_WORK TO DO_
Say how many lines include "manifold", with no words around the number.
══ DATASET RECORDS ══
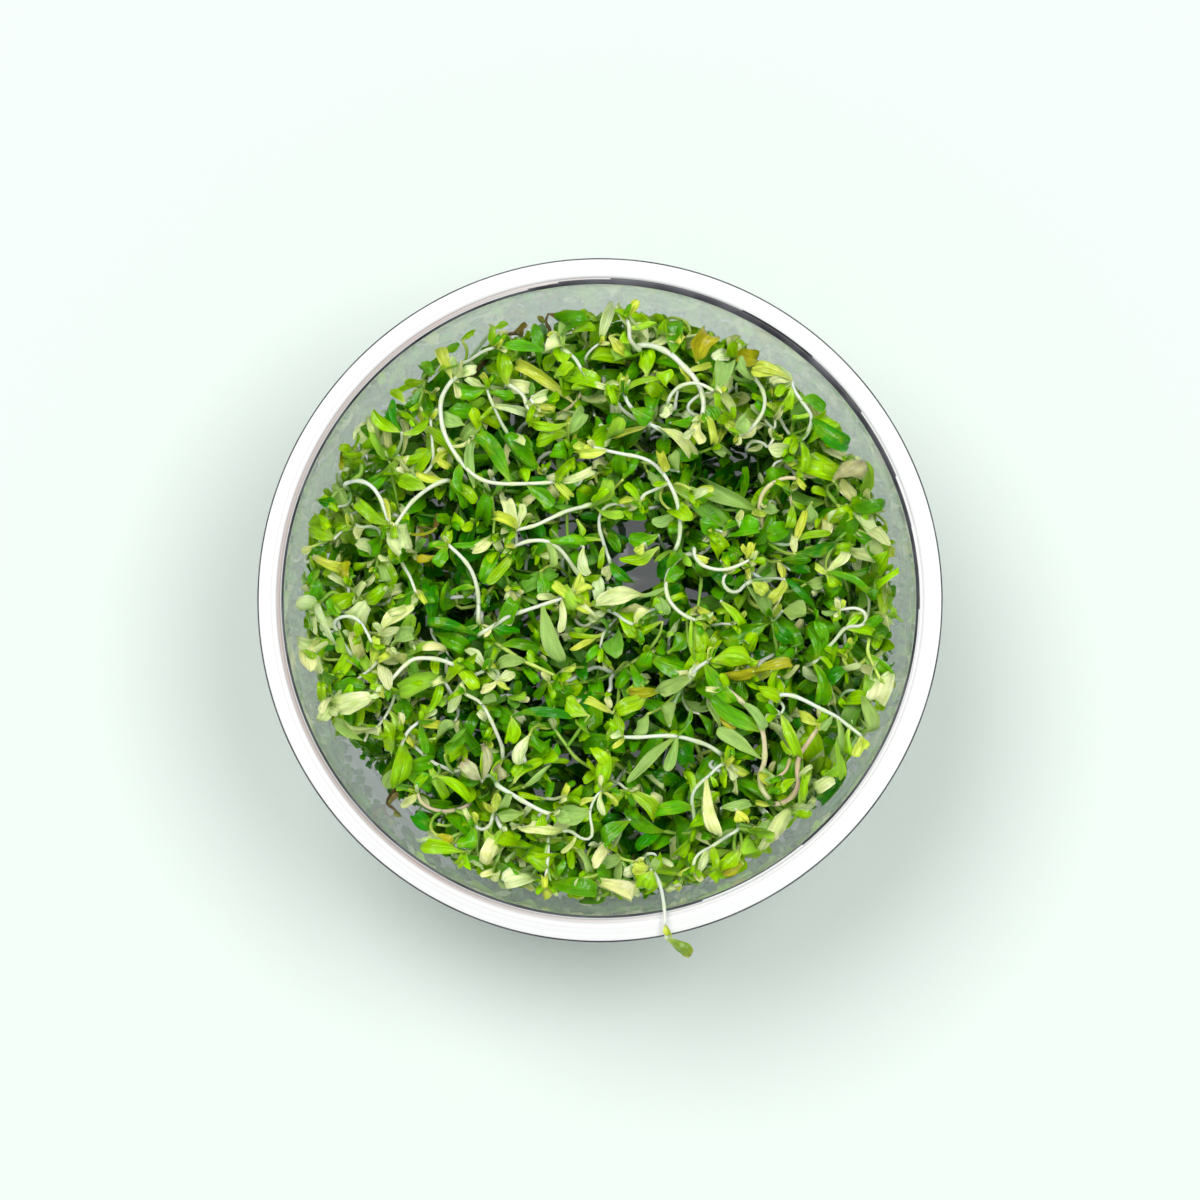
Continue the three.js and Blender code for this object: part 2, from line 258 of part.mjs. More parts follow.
  [10, 7, 8.4, 3.6, 3, "d"], [10.2, 2.4, 12, 4.4, 2, "m"], [0.2, 11.4, 6.4, 12.8, 2.2, "m"],
  [3.4, 13.6, 0.4, 17.8, 1.6, "m"], [3.8, 13.5, 5.4, 14.4, 1.3, "y"], [5.2, 14.6, 3.8, 17, 1.2, "l"],
  [3.4, 17.6, 4.8, 20.8, 2, "m"], [7, 18.8, 8, 16.6, 1.6, "p"], [9.6, 18.6, 8.9, 21.4, 1.5, "y"],
  [11.6, 18.8, 11.2, 22, 1.8, "p"], [16.8, 22.6, 18.8, 21.4, 1.8, "p"], [21.7, 22, 24, 23, 0.9, "w"],
  [22.2, 5.8, 22.4, 8.3, 1.3, "y"], [22, 5.7, 20.8, 7.8, 0.9, "y"], [18.2, 8, 21, 6.4, 0.8, "m"],
  [14.1, 6.9, 15.8, 5.8, 1, "y"], [17.8, 5.6, 19.6, 6.8, 1.8, "m"], [22.4, 2.2, 24.4, 0.8, 2.2, "y"],
  [22, 2.6, 21.4, 4.2, 1.4, "y"], [1.5, 5, 0.8, 3.2, 1.6, "w"], [1.6, 5.6, 5, 2.4, 1.6, "d"],
  [0.5, 8, 0, 4.4, 1, "l"], [8.8, 1.8, 4.4, 0.2, 1, "p"], [30.2, 19, 28, 23.4, 2.6, "p"],
  [25.6, 17.4, 26.8, 20.4, 1, "p"], [29.2, 16.9, 33.4, 18.6, 2.2, "w"], [34.4, 17.4, 38.6, 20.2, 3.2, "r"],
  [28.3, 13.8, 27.6, 10.8, 1.4, "l"], [28.1, 14.6, 30.8, 13.6, 1, "l"], [31.2, 14.2, 31.2, 10.9, 2, "p"],
  [28.8, 8.4, 30.3, 13, 1.2, "y"], [32, 9.6, 33.5, 12.6, 0.9, "b"], [29.4, 8, 34, 9.6, 1.1, "l"],
  [28.8, 6.6, 28.8, 9, 1.4, "w"], [24.2, 9.4, 27.4, 10.4, 2.8, "m"], [24, 13.4, 26.4, 13, 1.8, "p"],
  [33.3, 3.8, 36.4, 6.8, 1.5, "w"], [33.4, 3.6, 31.8, 4.8, 1, "y"], [29, 7.2, 35, 8.6, 1.8, "d"],
  [26.6, 5.6, 31, 5.4, 1.8, "m"], [26.4, 4.6, 27, 2.6, 1.2, "y"], [27.2, 2.8, 25.2, 0, 1.8, "y"],
  [31.8, -1.8, 27.6, 3, 1.8, "d"], [28, 4.2, 31, 3.8, 1.4, "d"], [30.4, 2.2, 32.6, 2.6, 1.8, "p"],
  [33, 3.2, 35.2, 2, 1.8, "l"], [34.8, 14.2, 37.2, 14, 1.8, "y"], [40.8, 8.2, 43.4, 6.6, 2, "y"],
  [36.8, 10.2, 40, 8.2, 1.6, "m"], [37.4, 12.4, 40.6, 13.2, 1, "m"], [39.6, 8.4, 40.8, 5.2, 2.4, "m"],
  [35.6, 3.6, 39.6, 4.6, 1.1, "m"], [34.4, 3.2, 39.6, 1, 1.2, "m"], [26.2, 6.4, 23.4, 3, 2.8, "p"],
  // Lower right
  [6.4, 0.6, -0.6, -0.7, 2.6, "w"], [4.8, -3.8, 7, -1.7, 1.6, "w"], [9.2, -3.4, 5.6, -5.2, 1.3, "l"],
  [8.4, 0.2, 9.6, -2.4, 2, "p"], [14.1, -3.2, 15, -8, 2.4, "l"], [13.2, -3, 14, -9, 0.7, "l"],
  [17.8, -0.4, 20.6, -3.6, 1.4, "l"], [24.8, -3.8, 18, -6, 3, "m"], [16, -9.3, 22.2, -9.2, 3, "l"],
  [15.4, -10, 19.6, -15.2, 2.2, "m"], [13, -11.8, 8.6, -13.8, 2.6, "p"], [9, -13.6, 4.2, -13.8, 2, "b"],
  [6.8, -14.2, 2.4, -16.4, 2.4, "l"], [3, -16.4, 1.4, -21, 2.2, "l"], [10.2, -18.8, 9.2, -15.8, 2.6, "p"],
  [7, -17, 5, -19.6, 2.2, "p"], [11.2, -20.5, 9.8, -25.4, 1.7, "p"], [10.8, -20.4, 4, -27.2, 1.6, "p"],
  [11.4, -20, 13.4, -16.2, 0.7, "m"], [14.6, -17, 16.4, -20, 1.3, "m"], [20.8, -14.9, 24.4, -19, 1.4, "p"],
  [23.6, -19.4, 16.4, -14.6, 2.4, "m"], [23.9, -23.6, 17.4, -19, 2.2, "p"], [17.4, -16, 19.8, -19.2, 1.6, "b"],
  [12.2, -14.8, 16.6, -16, 1.4, "p"], [25.4, -10.2, 18.6, -11.6, 1.8, "b"], [22.6, -10.8, 27.7, -9.8, 1.6, "b"],
  [2.2, -11, 3.6, -13.8, 1.8, "w"], [4.6, -9.8, 6.2, -13.2, 1.6, "m"], [6.9, -8.2, 12.6, -10.4, 3, "m"],
  [10, -8, 12.6, -5.2, 2.4, "m"], [0.4, -5, -4.4, -7.6, 0.9, "y"], [0.2, -5.2, -4.6, -5, 0.8, "l"],
  [26.9, -1.8, 30.3, -2.4, 3, "p"], [25.4, -2.7, 22.4, 1.6, 2.8, "p"], [25.5, -3.2, 28.2, -6.4, 2.2, "d"],
  [26.2, -7.8, 28, -4.4, 1.2, "l"], [35.2, -1.6, 33.8, -2.6, 1, "l"], [35.2, -1.8, 34.8, -3.4, 1.2, "l"],
  [35.3, -1.5, 34.8, 0.1, 0.9, "w"], [35.4, -1.4, 36, -0.2, 1, "y"], [36, -4.5, 39.8, -5.4, 1.5, "l"],
  [36.2, -4, 38.4, -2.4, 1, "l"], [39.8, -5.2, 42.4, -4.8, 2.2, "m"], [31.4, -9.6, 32.6, -15.6, 2.6, "m"],
  [32.2, -8.6, 33.9, -10.3, 1, "l"], [31.8, -9, 30.6, -4.2, 1.6, "m"], [33.4, -7.4, 31.8, -3.4, 1.8, "m"],
  [35.8, -8.8, 36, -8, 0.9, "y"], [39.6, -8.2, 42.4, -10.8, 2, "m"], [39.4, -9.2, 38.8, -15, 2, "l"],
  [41, -11.4, 43.8, -11.6, 1.2, "w"], [42, -13.4, 43.4, -12, 1.6, "w"], [41.2, -12, 41, -15.6, 1.6, "l"],
  [38.4, -14.4, 40, -19.4, 2.2, "p"], [41.2, -15, 42.4, -17, 2, "l"], [37, -15.6, 35.2, -14.8, 1, "l"],
  [35, -17.6, 34.8, -24.2, 1.8, "p"], [34.2, -17.1, 32.4, -19.2, 1.4, "p"], [32.4, -18.6, 29.4, -17, 1.6, "y"],
  [31.8, -19.5, 33, -17.8, 1.4, "y"], [26.6, -17.4, 28.6, -22.6, 1.7, "l"], [29.2, -23, 26.6, -21, 0.9, "l"],
  [38.4, -20.2, 39.4, -22, 1.2, "y"], [38.2, -20.4, 37.2, -23.2, 1.6, "y"], [36.6, -18.9, 36.8, -23, 1.2, "l"],
  [28, -10, 27, -13.2, 1.2, "m"], [28.6, -8.6, 30.2, -9.9, 1.8, "m"], [36, -10.8, 33.6, -11.8, 2.2, "d"],
  [29, -26.6, 26.4, -28.4, 1.5, "l"], [24.6, -29, 26.4, -28, 1.5, "m"], [29.2, -26.2, 31.2, -24.8, 0.8, "w"],
  [30.9, -25.2, 29.7, -29.8, 2, "l"], [23.9, -24.8, 25.5, -27.2, 1.6, "p"], [25.4, -30, 22.8, -29.8, 1, "y"],
  [36.2, -23.4, 32.6, -29.2, 2.6, "d"], [24.6, -31.5, 26.6, -33.8, 1.6, "m"], [22.8, -33.6, 25.4, -34, 2.2, "p"],
  // Bottom
  [1.2, -21.8, 0, -26.8, 2.2, "l"], [3.4, -28, 8, -31.9, 2.2, "l"], [4.2, -28.6, 1.2, -29.6, 1.6, "l"],
  [0.5, -28.5, 0.5, -31.9, 1.2, "w"], [0.4, -28.6, 2.3, -30.3, 0.9, "y"], [-0.6, -29.2, -2.9, -30.2, 0.9, "y"],
  [9.2, -33.9, 4, -30.6, 2.2, "m"], [4.4, -32.6, 0.8, -35.6, 2.4, "m"], [9.4, -34.6, 5.4, -36.8, 2, "d"],
  [13, -30.8, 8.9, -31.4, 2.2, "m"], [13.4, -28.8, 12.2, -25.4, 1.6, "l"], [16.2, -36.8, 14.4, -40.4, 1.5, "w"],
  [16.6, -36.9, 16.6, -39.6, 1.2, "l"], [16.8, -39.8, 17.6, -41.6, 2.2, "l"], [20.7, -36.8, 17.7, -39.6, 2.6, "l"],
  [21, -39, 18, -40.4, 1.8, "b"], [10.6, -41.6, 11.7, -43, 1, "y"], [10.4, -42, 10.6, -44, 1.6, "w"],
  [7.4, -39.6, 5.2, -38.9, 2.6, "y"], [7.3, -39.9, 6.6, -42.3, 2.6, "l"], [7.6, -39.6, 8.4, -38.4, 1.2, "p"],
  [2.7, -38.2, 0, -38.8, 2, "p"], [2.9, -38.5, 2.2, -41.6, 1.6, "p"], [2.4, -37.2, 1.2, -36.2, 0.9, "l"],
  [4.2, -39.2, 5.5, -42.2, 1.4, "p"], [15.8, -26.6, 17.3, -34.8, 2, "w"], [18.3, -24.3, 21.8, -25.8, 1.4, "y"],
  [18.2, -24.5, 20, -26.6, 1.5, "w"], [18.4, -24.2, 19.6, -23.3, 1, "w"], [16.2, -26.3, 17, -27.6, 0.9, "l"],
  [19, -26.8, 24.4, -30, 1.8, "m"], [17.8, -30.8, 22, -30, 1.8, "p"], [20, -31, 21.4, -32.8, 2, "y"],
  [20.4, -34, 17.8, -36.6, 2, "p"], [-7.3, -31.4, -4, -32, 2.4, "p"], [-1.8, -31.4, -5, -31.2, 3, "p"],
  [-5.6, -34.1, -11.4, -33.5, 2.4, "w"], [-5.5, -34, -3.7, -32.4, 1.3, "y"], [-12.6, -27, -8.4, -23.9, 1.4, "l"],
  [-11.2, -27.8, -7.2, -24.6, 1, "p"], [-8, -25.2, -4.5, -24, 0.9, "l"], [-8.2, -29.4, -7.5, -27.2, 1.2, "m"],
  [-8, -29.5, -12, -28.8, 0.9, "l"], [-11.3, -31.6, -15, -31.8, 1.8, "p"], [-13.2, -28.6, -14.2, -30.6, 1.6, "p"],
  [-15.8, -31.6, -15.2, -28.6, 1.3, "y"], [-18.9, -29.6, -17.6, -31, 1.4, "p"],
  [-18.6, -33.2, -20.8, -36.6, 2.6, "m"], [-16.8, -34, -14.9, -37, 2, "l"], [-17.9, -37.8, -16, -36.4, 1, "p"],
  [-22.2, -36.8, -16.3, -38.2, 1.3, "m"], [-24, -34.8, -21.8, -36, 1.4, "b"], [-10, -41, -14.4, -39, 2.8, "m"],
  [-8, -39.8, -10.8, -38.2, 1.8, "l"], [-10, -38, -7.9, -36.6, 1.2, "p"], [-8, -41, -8, -44.6, 1.8, "y"],
  [-4.2, -35.2, -5.7, -37.4, 0.8, "w"], [-6.3, -41.3, -0.8, -43.4, 2.2, "m"], [-6.2, -41.6, -5.4, -38.2, 1.6, "m"],
  [-2.2, -41, -3.2, -42.2, 1.6, "w"], [-3.4, -36.8, -1.8, -39.8, 1.3, "p"], [-2, -38.2, -0.4, -38.8, 2.2, "m"],
  [9.7, -50, 13.2, -52.6, 2, "l"], [9.5, -48, 10.3, -49.4, 1.1, "y"],
];

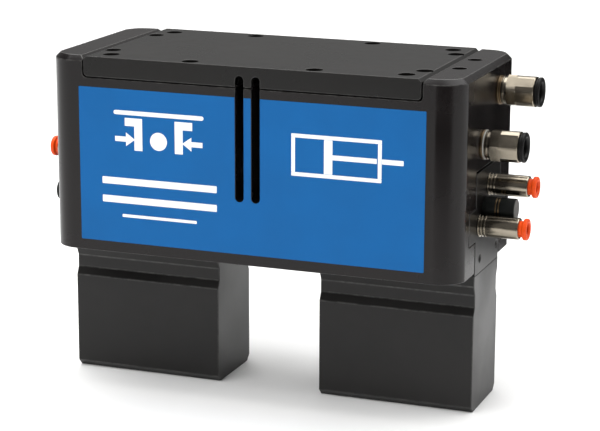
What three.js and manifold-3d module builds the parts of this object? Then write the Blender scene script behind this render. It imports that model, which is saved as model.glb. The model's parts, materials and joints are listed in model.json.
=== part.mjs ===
// Pneumatic two-jaw parallel gripper: a wide housing with two cylinders side by side, whose
// racks turn one pinion, so that the two T-shaped slides below close on the centre together.
// Millimetres, +Z up. X is the direction of jaw travel, and the front face looks along -Y.
// The origin is the centre of the mounting face on the top plate. The parts are drawn with z
// counted from the underside of the housing, and one group then lowers them all.

import * as THREE from 'three';
import { mergeVertices } from 'three/addons/utils/BufferGeometryUtils.js';
import Module from 'manifold-3d';

const wasm = await Module();
wasm.setup();

// ---------- driving dimensions ----------

const housing = { length: 160, depth: 72, height: 73.4, cornerRadius: 10.4, cornerInset: 10.1 };
const halfLength = housing.length / 2;
const halfDepth = housing.depth / 2;
const topChamfer = 1.9;

const plate = { halfLength: 65.05, underside: 65.9, gap: 0.5, seamChamfer: 1.2, rootRadius: 1.5 };
const pad = { halfLength: 64.3, halfDepth: 35 };

const slot = { offset: 3.15, width: 3.2, bottom: 23.6, top: 69.9, depth: 8 };
const label = { halfLength: 67.1, bottom: 4.1, top: 62.1, thickness: 0.15, cornerRadius: 0.3 };

const slide = { bottom: -1.3, top: 36.6, halfWidth: 15.4, wingHalfWidth: 23.7, wingBottom: 11.6 };
slide.wingTop = 23.7;
const channel = { roof: 37.4, halfWidth: 16.3, wingHalfWidth: 24.3, wingBottom: 11.3, wingTop: 24 };

const stroke = 18;
const jaw = { inner: 20.4, outer: 80, halfWidth: 15.7, bottom: -53.5, footChamfer: 2.3 };
const jawGroove = { top: -5.2, floorTop: -8.7, floorBottom: -13.3, bottom: -16.3, depth: 1.5 };
const jawScrew = { places: [35, 66], headRadius: 5, headHeight: 6, seat: 28, shankRadius: 3 };
jawScrew.tip = -14;

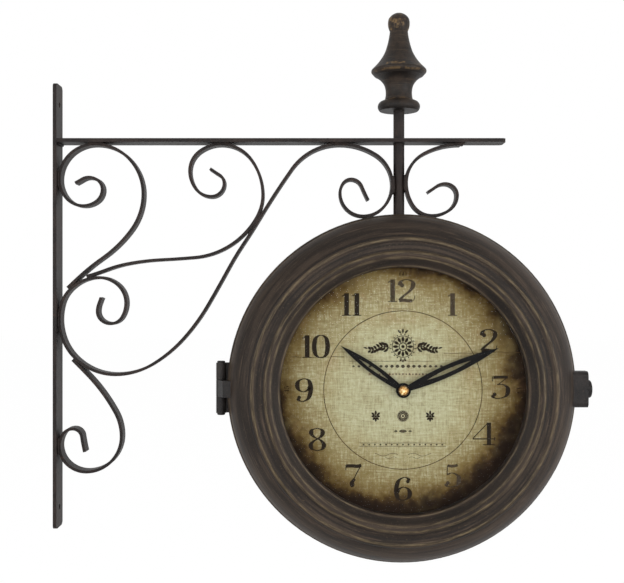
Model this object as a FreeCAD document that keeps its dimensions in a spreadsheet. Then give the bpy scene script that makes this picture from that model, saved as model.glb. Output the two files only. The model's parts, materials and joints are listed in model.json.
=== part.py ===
import FreeCAD, Part
import math
import os
import Sketcher
from types import SimpleNamespace
from FreeCAD import Placement, Rotation, Vector

# Double sided station clock on a wall bracket. Millimetres.
# Origin: midway between the two wall screws, on the wall. +X away from the wall, +Z up,
# the front dial looks along -Y and the rear dial along +Y.

SIZES = {
    # wall strip
    "strip_length": 362.0,
    "strip_width": 20.0,
    "strip_thick": 3.0,
    "strip_corner": 3.5,
    "screw_inset": 16.5,
    "screw_hole": 4.5,
    # arm bar
    "arm_top": 136.0,
    "arm_overhang": 86.1,
    "arm_width": 20.0,
    "arm_thick": 3.0,
    "arm_corner": 3.5,
    # scrolls
    "scroll_thick": 2.4,
    "scroll_depth": 12.0,
    # post, its nuts and the finial
    "post_reach": 281.2,
    "post_radius": 4.5,
    "post_slack": 0.05,
    "post_in_case": 18.0,
    "post_in_finial": 16.0,
    "finial_lift": 23.6,
    "finial_width": 45.2,
    "finial_height": 80.4,
    "nut_across": 13.0,
    "nut_height": 5.0,
    "washer_radius": 9.0,
    "washer_thick": 1.2,
    "saddle_side": 30.0,
    "saddle_thick": 2.5,
    # drum
    "case_drop": 198.4,
    "drum_radius": 131.8,
    "drum_half": 18.0,
    "drum_sheet": 1.0,
    "drum_lip": 9.0,
    # bezel
    "rim_stand": 6.9,
    "bezel_sheet": 1.2,
    "bezel_depth": 38.0,
    "bezel_flange": 10.0,
    "flange_setback": 4.0,
    "rim_bead": 3.5,
    "lip_setback": 10.0,
    "opening_radius": 95.8,
    "door_gap": 0.3,
    "screw_radius": 1.5,
    "screw_head_radius": 2.8,
    "screw_head_height": 1.8,
    "screw_crown_radius": 1.7,
    "screw_slack": 0.05,
    # glass, dial and what holds them
    "glass_cover": 4.6,
    "glass_thick": 2.0,
    "spacer_height": 8.0,
    "spacer_wall": 3.6,
    "dial_thick": 1.0,
    "board_thick": 2.5,
    "pan_sheet": 1.0,
    "pan_slack": 0.3,
    "bush_slack": 0.3,
    "clip_width": 12.0,
    "clip_sheet": 1.0,
    "clip_toe": 4.0,
    "clip_grip": 4.0,
    # movement
    "movement_side": 56.0,
    "movement_depth": 15.0,
    "movement_corner": 4.0,
    "movement_wall": 1.5,
    "cover_thick": 1.5,
    "battery_radius": 7.0,
    "battery_length": 49.0,
    "battery_slack": 0.4,
    "battery_button": 1.2,
    "battery_button_radius": 2.6,
    "battery_edge": 0.6,
    "battery_drop": 18.5,
    "bush_radius": 4.0,
    "bush_nut_across": 9.8,
    "bush_nut_height": 2.0,
    "arbor_radius": 1.2,
    "hour_tube_radius": 2.4,
    "running_fit": 0.05,
    "knob_radius": 7.0,
    "knob_height": 3.0,
    "knob_grip": 1.2,
    "knob_edge": 0.6,
    "wheel_radius": 7.2,
    "wheel_sheet": 1.0,
    "wheel_gap": 0.3,
    # hands
    "minute_length": 81.5,
    "hour_length": 60.0,
    "hand_sheet": 0.7,
    "hand_gap": 0.6,
    "hand_hub_radius": 5.8,
    "hand_neck": 4.6,
    "hand_root": 1.0,
    "hand_nut_radius": 4.2,
    "hand_nut_height": 2.6,
    "hand_nut_dome": 1.4,
    "arbor_proud": 1.6,
    # hinge
    "hinge_stand": 5.3,
    "knuckle_radius": 4.0,
    "hinge_height": 40.0,
    "door_knuckle": 13.0,
    "knuckle_gap": 0.3,
    "pin_radius": 2.0,
    "pin_fit": 0.05,
    "pin_head_radius": 3.2,
    "pin_head_height": 1.6,
    "pin_head_edge": 0.5,
    "strap_thick": 1.6,
    "hinge_wrap": 12.0,
    "rivet_inset": 5.0,
    "rivet_radius": 1.2,
    # latch
    "latch_stand": 7.2,
    "latch_setback": 9.0,
    "latch_width": 15.0,
    "latch_height": 28.5,
    "latch_corner": 4.0,
    "latch_knob_radius": 7.0,
    "latch_root": 14.0,
    "latch_knob_height": 3.2,
    "latch_knob_edge": 1.0,
    "latch_knob_bevel": 1.6,
    "spindle_radius": 2.5,
    "spindle_fit": 0.05,
    "hook_reach": 15.0,
    "hook_width": 2.5,
    "hook_sheet": 2.0,
    "hook_play": 0.3,
    "hook_clear": 1.5,
    "keeper_radius": 1.3,
    "keeper_proud": 1.0,
}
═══
_ANSWER BELOW_
2